薩摩長州軍は、官軍と称してムリヤリ戦火をまじわるようにする。かなり道義にも反するおこないをして幕府軍を挑発、それにより暴発してしまう徳川勢がいた。これにより無駄ともいえる戊辰戦争が始まる。同情するのは会津藩、戦により3千名もの藩士が命を落とした。また戦後は、藩が取りつぶしとなり、藩士は北のはずれの青森、その不毛の土地へと送られ、食事にも事欠く始末だったという。

*明治新政府、取巻く状況とは?
番組の指摘とおり、明治新政府には何らチカラがなかった。そもそもへも諸藩から借りもの。また兵を養う金もない状況。これではもし反乱軍が決起すれば、たちどころに明治政府は潰されていたはず。明治政府を動かしていた大久保利通や木戸孝允、岩倉具視もそう考えていた。

そんななか軍政改革に成功した藩があった。紀州(和歌山)の徳川茂承(もりつぐ)が、津田出(いずる)にやらせた改革である。家臣の禄(給与)を10分の1にまで減らし、浮いた金をもとに、軍制改革をしたのだ。はずは独自の徴兵をおこない、常備軍7千名、予備軍1万4千を揃えた。

番組では、これが明治新政府にとって大変参考になったとしている。補足説明をすれば、兵は士族でなくてもよく、民間人であれば、費用も安く済むということだろう。ただし、これをすぐに実行に移すだけのチカラも、新政府にはそもそもなかった。

*版籍奉還のもつ意味とは?
「版」とは藩の領地のことで、「籍」は、藩の領民(武士や農民町民)のこと。これら全てを朝廷に返上すると言うことだ。藩主(大名)は、政府の地方官、つまり「知藩事」となって、そのまま今までの領地をおさめた。たんに名称が変わっただけで、実態はほとんど変わってはいない。

明治政府としては、自前の軍をもつ必要があった。戊辰戦争の総大将、西郷隆盛は薩長土3藩にたいし兵を政府に献納させる。これにより、1871年(明治4年) 6月には、東京に8千名の軍隊が出来あがった。ようやく自前の軍を政府はもったと言える。

*廃藩置県、いわばクーデター!
番組では、この案を考えたのは、山県有朋(やまがたありとも)としていた。だがじつは、これを山県に申しでた人物がいたのだ。軍政に詳しい中堅官僚の野村靖と鳥尾小弥太、この2名である。野村は吉田松陰の門下生。鳥尾は戊辰戦争に参戦し、戦後は紀州和歌山藩の軍制改革に参加している。

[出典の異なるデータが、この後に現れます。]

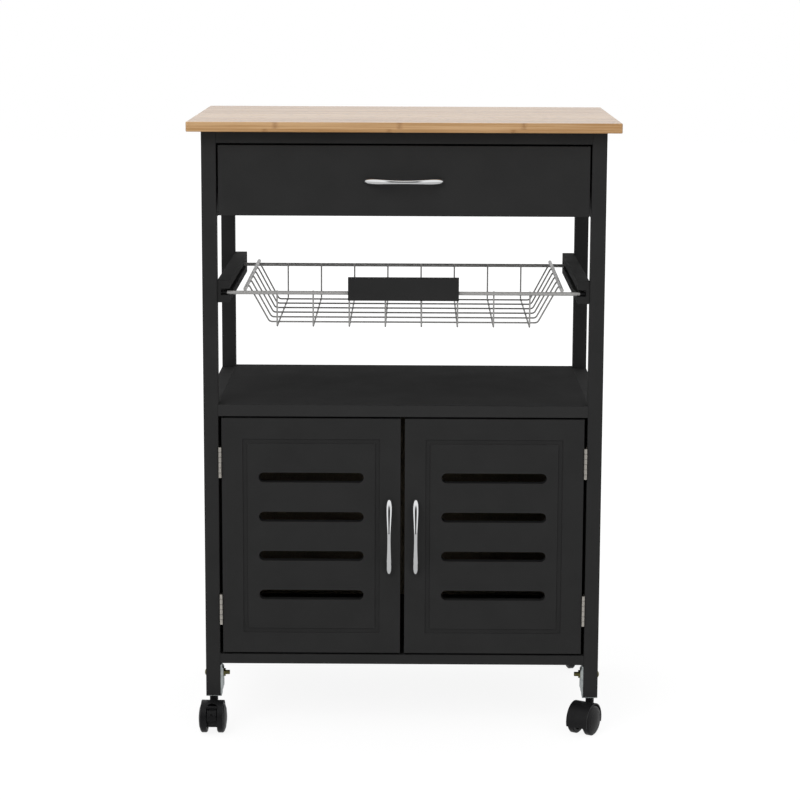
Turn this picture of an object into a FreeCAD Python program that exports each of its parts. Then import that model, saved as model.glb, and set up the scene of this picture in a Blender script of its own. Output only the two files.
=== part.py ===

2人は7月4日同じ長州藩出身の山県有朋にこの廃藩置県の話をする。賛同した山県は、井上馨に話した(7月5日)。翌6日、井上は、木戸孝義(桂小五郎)に話を持っていったと言う。一方、山県は7月5日に西郷隆盛にも話にいった。断られると思ったが西郷はあっさり同意する。西郷はこのことをすぐに大久保利通に伝え、了解を得たようだ。7月9日になると大山巌と西郷従道の了解もえた。

7月12日になると宮中の岩倉具視と三条実美にも知らせたという。そして彼らにより明治天皇の耳にも入り、秘密裏に事が進められていく。そしてとうとう7月14日午前中に薩長土肥と鳥取・尾張・熊本・徳島の8名の知藩事へ、天皇の勅語が下された。午後になると、在京の知藩事が呼び出され、明治天皇から「廃藩置県」の詔がくだされる。ここにおいて、武家政治は幕を引くこととなった。

*まとめ
この後に、明治政府への不満により、薩摩において士族の反乱軍が決起する。大将として担ぎ出される最後隆盛、西南戦争においてその命を落とした。だが、一方で明治政府を強固につくり替えた人物でもあったのだ。あきらかに勝ち目がない反乱、しかし最後まで彼らを見捨てなかった。西郷の残した言葉がある。「天を敬い、人を愛する」。そんな生き様だったと言えるのではないだろうか。